My personal choice is to not invest in casks, but rather bottles, where it is easier to see trends in prices and you often do not have to wait years to realise a profit. It is also easier to sell of portions of your investment as needed, rather than having to sell a whole cask. The purchase of whisky bottles as an investment has its own pitfalls, but that’s another article……
I am not an expert in whisky cask investment, and this article only discusses the potential issues you may have in such an enterprise. Please consult an expert if you are thinking of such a purchase, and hopefully the information here will enable you to make intelligent queries. Be aware that the value of any investment in any commodity can go down as well as up, and always factor in the potential extra costs before you proceed.
Please consult HMRC regards any tax liabilities.
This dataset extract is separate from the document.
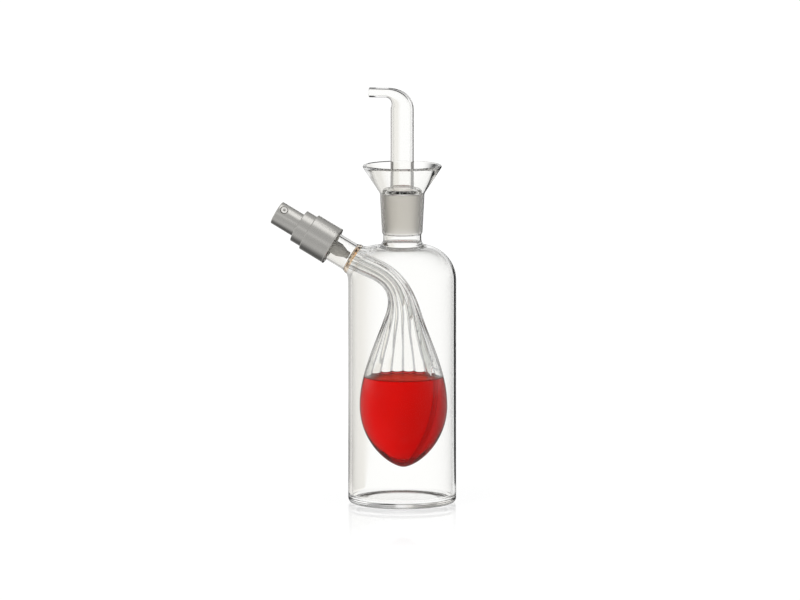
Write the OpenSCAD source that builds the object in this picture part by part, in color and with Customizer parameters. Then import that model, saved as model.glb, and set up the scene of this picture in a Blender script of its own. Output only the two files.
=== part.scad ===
// Oil and vinegar cruet of clear glass.
// A cylindrical oil bottle pours through a hollow ground stopper with a bent spout. A ribbed vessel
// for vinegar hangs inside it from a tilted side neck that carries a fine mist pump.
// Origin: centre of the base on the table, +Z up. The side neck points to -X.

/* [Bottle] */
// Outside diameter of the oil bottle
body_d = 65; // [63:0.5:70]
// Wall of the body and of the shoulder
body_wall = 2; // [1.6:0.1:2.4]
// Thickness of the flat base
base_t = 3; // [2:0.5:5]
// Radius of the edge around the base
base_edge_r = 3; // [2.5:0.5:5]
// Height of the straight body, up to the shoulder
body_h = 135; // [132:1:138]
// Radius of the shoulder's arc
shoulder_r = 21; // [20:0.5:22]

/* [Neck and funnel] */
// Outside diameter of the clear neck
neck_d = 23; // [22.8:0.1:24]
// Wall of the clear neck
neck_wall = 1.5; // [1.3:0.1:2]
// Height of the clear neck above the shoulder
neck_h = 7.5; // [6:0.5:12]
// Radius of the fillet between shoulder and neck
neck_fillet_r = 4; // [3:0.5:5]
// Diameter at the large end of the ground joint
joint_d = 24; // [23.6:0.1:24.4]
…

Information regards spirit duty and Capital Gains Tax is correct at the time of writing (March 2019)
Regulations for the sale of alcohol is taken from the Licensing (Scotland) Act 2005. I do hold a Personal Licence for the sale of alcohol in Scotland and am aware of licensing implications. Be aware that different regulations apply in England & Wales, Northern Ireland and world wide. You are committing an offence if you sell alcohol without the relevant licence, or if you do not use an appropriate licensed business to sell on your behalf (auction, merchant or broker). Please consult with your local licensing board for further information.